People firstly forget, or ignore, that translating is just as expensive as writing. I kid you not. Translating a 100.000 words document can cost in the region of 5000€. And that is inexpensive. I can tell you that I can hire someone for that amount of money and write a full RPG in a similar length of time that will take to do a proper translation of that number of words, around four months.

Then they also forget, or ignore, that there are licensing fees to pay, that oftentimes those come in the shape of an advance amount of money that can vary depending on the license, and that a percentage of the book’s sale price goes to the original publisher.

But then comes entitlement. And this is where things get funny in an unfunny way. Below are some of the arguments I have seen:

“If you want the full experience you must buy the three books even though they say you only need one”.

Right… first and foremost: if they tell you that you only need one book, it is because you only need one book. If you want the full experience, you can choose to build it yourself. They give you the tools and what you don’t have you can invent. Such is the magic of RPGs.

Feeling you must buy the three books to have the full experience is partly, the company’s doing, for sure. They design amazingly attractive product and expand on the basic manual very well. They truly have worked very hard to create something very good.
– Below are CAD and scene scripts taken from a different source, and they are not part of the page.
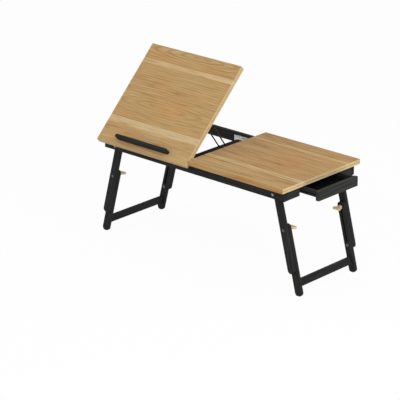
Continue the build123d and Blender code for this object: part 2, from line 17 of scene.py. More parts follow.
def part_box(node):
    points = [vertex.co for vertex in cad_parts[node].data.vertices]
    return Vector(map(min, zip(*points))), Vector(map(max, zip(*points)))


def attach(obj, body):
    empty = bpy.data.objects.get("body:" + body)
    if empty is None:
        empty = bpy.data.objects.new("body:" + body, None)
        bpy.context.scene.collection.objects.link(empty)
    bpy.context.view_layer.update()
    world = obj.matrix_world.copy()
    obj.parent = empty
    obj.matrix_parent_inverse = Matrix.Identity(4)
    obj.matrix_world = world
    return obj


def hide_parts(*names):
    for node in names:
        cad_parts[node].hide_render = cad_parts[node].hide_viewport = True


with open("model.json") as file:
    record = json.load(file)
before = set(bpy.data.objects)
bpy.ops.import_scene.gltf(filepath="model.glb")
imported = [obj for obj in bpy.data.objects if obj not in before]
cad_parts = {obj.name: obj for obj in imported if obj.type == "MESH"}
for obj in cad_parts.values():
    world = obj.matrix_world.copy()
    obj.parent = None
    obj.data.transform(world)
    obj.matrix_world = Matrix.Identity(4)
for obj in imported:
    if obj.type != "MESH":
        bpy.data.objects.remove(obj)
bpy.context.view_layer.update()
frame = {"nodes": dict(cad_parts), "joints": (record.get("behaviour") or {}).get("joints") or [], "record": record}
nodes = frame["nodes"]
body_of_node = {
    node: body
    for body, members in frame["record"]["behaviour"]["bodies"].items()
    for node in members
}
slot_of_node = {row["node"]: row["material_slot"] for row in frame["record"]["subparts"]}

# %% [markdown]
# The desk's main places are read from the frame, so that nothing here can drift from it: the
# fold line between the halves, the underside of the tops, and the hinge line of the left top.
# The tilted top is easiest to think of in its own coordinates: X along the desk from the fold
# line, Y up the board from its front edge, Z out of its upper face. One matrix takes a point of
# the closed board to its tilted place, and its inverse is used by the wood materials.

# %% Main places
MM = 0.001
HALF_GAP = 0.5 * MM

panel_low, panel_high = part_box("fixed_panel")
seam_x = panel_low.x - HALF_GAP
under = panel_low.z
panel_thickness = panel_high.z - panel_low.z
depth = panel_high.y - panel_low.y
half_width = panel_high.x - panel_low.x

joint_of = {joint["name"]: joint for joint in frame["joints"]}
tilt = radians(joint_of["top_tilt"]["range_deg"][1])
hinge = Vector(joint_of["top_tilt"]["pos_m"])
tilted = (
    Matrix.Translation(hinge) @ Matrix.Rotation(tilt, 4, "X") @ Matrix.Translation(-hinge)
)
board_origin = Vector((seam_x, -depth / 2, under))
to_flat_board = Matrix.Translation(-board_origin)
to_tilted_board = to_flat_board @ tilted.inverted()
print("fold line at x", round(seam_x, 4), "board", round(half_width, 4), "by", round(depth, 4))

# %% [markdown]
# ## Camera, floor and light
# The desk is seen from the front right and from a little above, through a long lens, as in a
# catalogue picture. A short lens from nearby would show the same side, but a long lens keeps the
# far legs nearly as large as the near ones, as they are in such pictures.

# %% Camera
CAMERA_PLACE = Vector((3.8784, -4.3764, 2.3450))
CAMERA_TARGET = Vector((-0.0773, -0.0443, 0.1539))
LENS_MM, SENSOR_MM = 189.9, 36.0
FAR_CLIP = 50.0

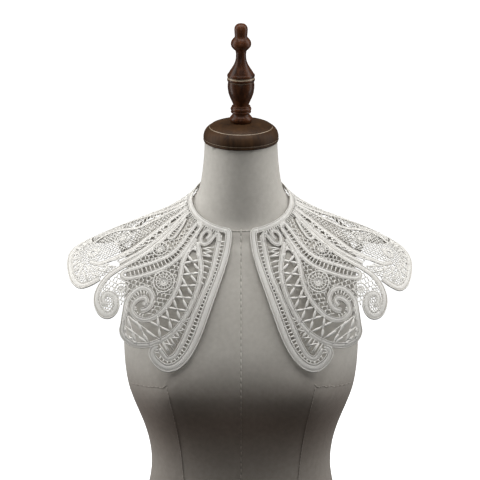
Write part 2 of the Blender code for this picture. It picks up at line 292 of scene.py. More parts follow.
class Lace:
    """One lace piece being worked: tapes, thread bars and leaves gathered in a mesh."""

    def __init__(self, mirror=False):
        self.mirror = mirror
        self.area = 0.0
        self.bm, self.uv = {}, {}
        self.worked = {"tapes": [], "threads": []}
        for kind in self.worked:
            self.begin(kind)

    def begin(self, kind):
        bm = bmesh.new()
        self.bm[kind], self.uv[kind] = bm, bm.loops.layers.uv.new("along")

    def set_aside(self, kind, least=1):
        """Puts what is worked so far aside once it is large: each tool slows with its mesh."""
        if len(self.bm[kind].verts) >= least:
            mesh = bpy.data.meshes.new("worked")
            self.bm[kind].to_mesh(mesh)
            self.bm[kind].free()
            self.worked[kind].append(mesh)
            self.begin(kind)

    def hand(self, flat):
        """Flat points on this piece's own side of the collar."""
        flat = np.array(flat, float)
        if self.mirror:
            flat[:, 0] = 360.0 - flat[:, 0]
        return flat

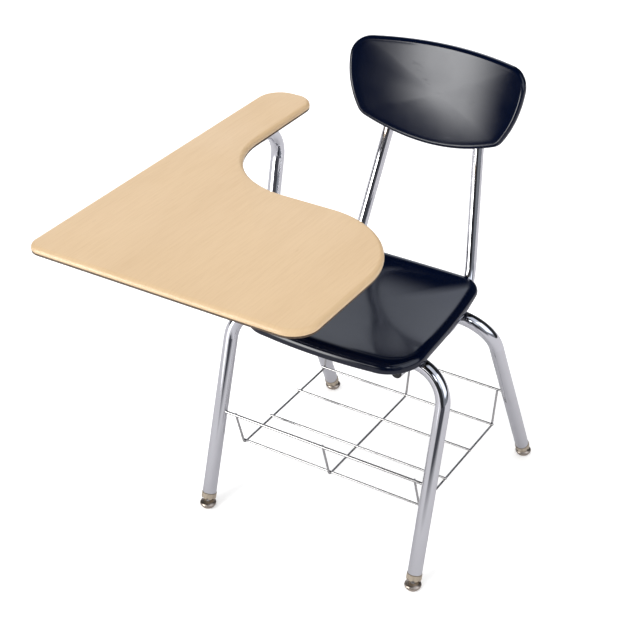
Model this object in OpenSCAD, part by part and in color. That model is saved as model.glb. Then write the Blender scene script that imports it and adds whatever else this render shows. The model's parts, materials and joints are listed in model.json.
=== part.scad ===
// Student desk chair: a moulded seat and back on a chromed tube frame, with a fixed
// writing surface on a side arm, a wire book rack and four self-levelling glides.
// Millimetres. +Z is up and the floor is z = 0. The sitter faces -Y, and the desk arm
// is on the sitter's right, which is -X. The origin is on the floor, under the middle
// of the whole outline, desk included. The parts are drawn about the stance centre, on
// the seat's centre plane and midway between the front and rear glides, and centred()
// moves them from there.

/* [Tubes] */
// Outside diameter of the leg frames and the desk support
leg_tube_d = 28.6; // [25.4:0.1:31.8]
// Outside diameter of the back uprights
upright_tube_d = 22.2; // [19:0.1:25.4]
// Wall of every tube
tube_wall = 1.8; // [1.2:0.1:2.5]
// Centre-line bend radius of the leg frames
leg_bend_r = 72; // [60:1:80]
// Centre-line bend radius at the bottom of the back uprights
upright_bend_r = 125; // [120:1:140]

/* [Leg frames] */
// Half the distance between the left and right glides
foot_x = 241; // [230:1:250]
// Distance of the front glides in front of the stance centre
front_foot_y = 253; // [240:1:265]
// Distance of the rear glides behind the stance centre
rear_foot_y = 251; // [240:1:265]
// Height of the front frame's cross tube, at its centre line
front_cross_z = 432.2; // [430:0.1:436]
// Distance of the front frame's cross tube in front of the stance centre
front_cross_y = 136; // [126:1:146]
// Height of the rear frame's cross tube, at its centre line
rear_cross_z = 421.6; // [420:0.1:425]
// Distance of the rear frame's cross tube behind the stance centre
rear_cross_y = 65; // [58:1:70]

/* [Seat and back] */
// Height of the seat's rolled rim
seat_z = 467; // [460:1:475]
// Width of the seat across its front
seat_front_w = 383; // [372:1:394]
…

But they are not necessary. You can make do without them and feeling you need them, that you want to get the full experience is your problem, not theirs. Their problem is to try and sell you products that will enhance the experience, and they do that very well, both sell it and enhance it.

You think the basic book doesn’t give you all you want? Take a proper look at what they offer and reconsider. If you want more, that is perfectly acceptable, but if you are not prepared to make it for yourself, then there is a price to pay.

You think the other books are too expensive? Do not buy them, but understand that there is a price to pay for not spending money on something, and the price is usually time and effort.

“You have to add the money that costs the GMscreen if you are one of those who can’t be without it”: Again, if having the screen doesn’t offer you value over the 20$ it costs, then you don’t need it. But there is a price to pay for having the screen. And a price to pay for not buying it.

“I have seen that in D&D groups all players tend to buy the player’s handbook and that is bad practice. I prefer to play games where I am the only one who knows the rules so there are no arguments about them”.

Wow… I have no idea where to start with that one. It is called a Player’s Handbook for a reason: it is for players. Why should it be so hard to understand that someone who plays a game wants to have a *Player’s* Handbook. Please explain that.

And you being the only one to know the rules so there are no arguments has got nothing to do with people knowing the rules, but with you not being able to setup the social contract and GM agreement before you start playing. I assure you around my table no one argues with my rules because it is MY game.

That has got nothing to do with the pricing of the books. Why are you blaming the pricing of the book on your needs and wants?

It is funny how a lot of people will argue time and again how the value of things is not just the price, but when is about games, that is all we limit it to. Suddenly, when something is steep, we just see the price and stay there. We don’t see the hours of fun we will have afterwards. We almost never see the work behind the scenes.

We just want cheap stuff because money is hard to come back. Thus, we ignore the intangible value of having something that will last forever. That gives us the tools to have fun forever.

Because we want something else.

And we blame companies because they are not catering for exactly what we want, how we want it, when we want it and because we want it.

We need to get out of that. We need to get out of inventing excuses like “if it had less illustrations the book would be cheaper”, or “why does it have to be full colour, it would cost less if it were B/W”.

Seriously… that has to stop.

We need to learn what the true value of the games we purchase is. And the sooner we understand that it goes beyond the price we pay for those games, the better off we will all be.